I also know a number of people who don't leave home with their smartphone amyway for short errands since they have an apple watch, that leave one pocket available for those that would prefer having a camera.

mschaef 2 days ago | parent [-]

> The RX100 has had wifi transfer since the 3rd gen.

On an iPhone, I can take the picture and I'm immediately a button press away from a photo editor and then whoever I want to send it to.

(A camera that automatically tethered to a phone and dumped pictures into the phone's camera roll would mostly solve the workflow issues I'm mentioning here. Would not surprise me if this already exists.)

> I understand the "second device to carry around" but it isn't a real point for baby pics you might take at home.

Maybe. The camera still has to be charged and in mind and hand. (Then as soon as the kids leave the house you're back to where you were and having to carry something around that you might not otherwise.)

> I also know a number of people who don't leave home with their smartphone anyway

I see that... different people have different sorts of relationships with personal electronics. For me, it wound up being that I'd carry a cell phone and that was about it. Even in the pre-smartphone days, when I might have carried a PDA, I either wouldn't or couldn't.

mrheosuper 3 days ago | parent | prev [-]

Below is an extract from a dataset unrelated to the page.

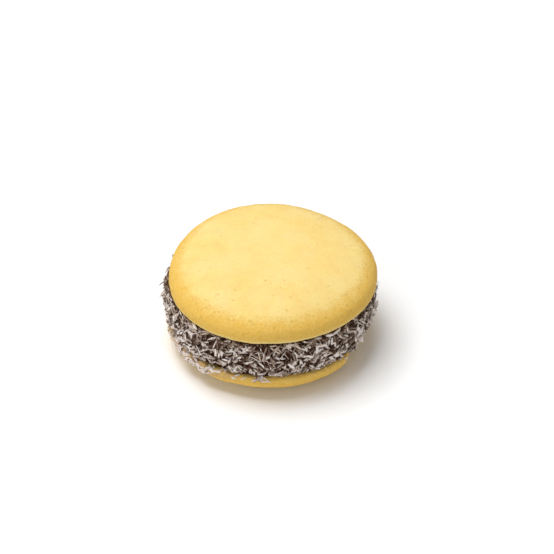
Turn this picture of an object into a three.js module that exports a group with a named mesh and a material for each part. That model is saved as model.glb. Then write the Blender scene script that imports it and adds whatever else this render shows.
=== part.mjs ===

> and more compact as it actually fit a pocket

People not gonna let their phone at home and carry the camera only. Having separate camera means you have to carry 2 devices at the same time.

mrheosuper 3 days ago | parent | prev [-]

The best camera is the one you have on hand.

kridsdale3 2 days ago | parent [-]

The actual best camera is the one you have on your head (Meta Glasses / Vision Pro / GoPro).

I have a number of great videos with my baby that required me to have both hands in-use. Only have those videos because of the above devices.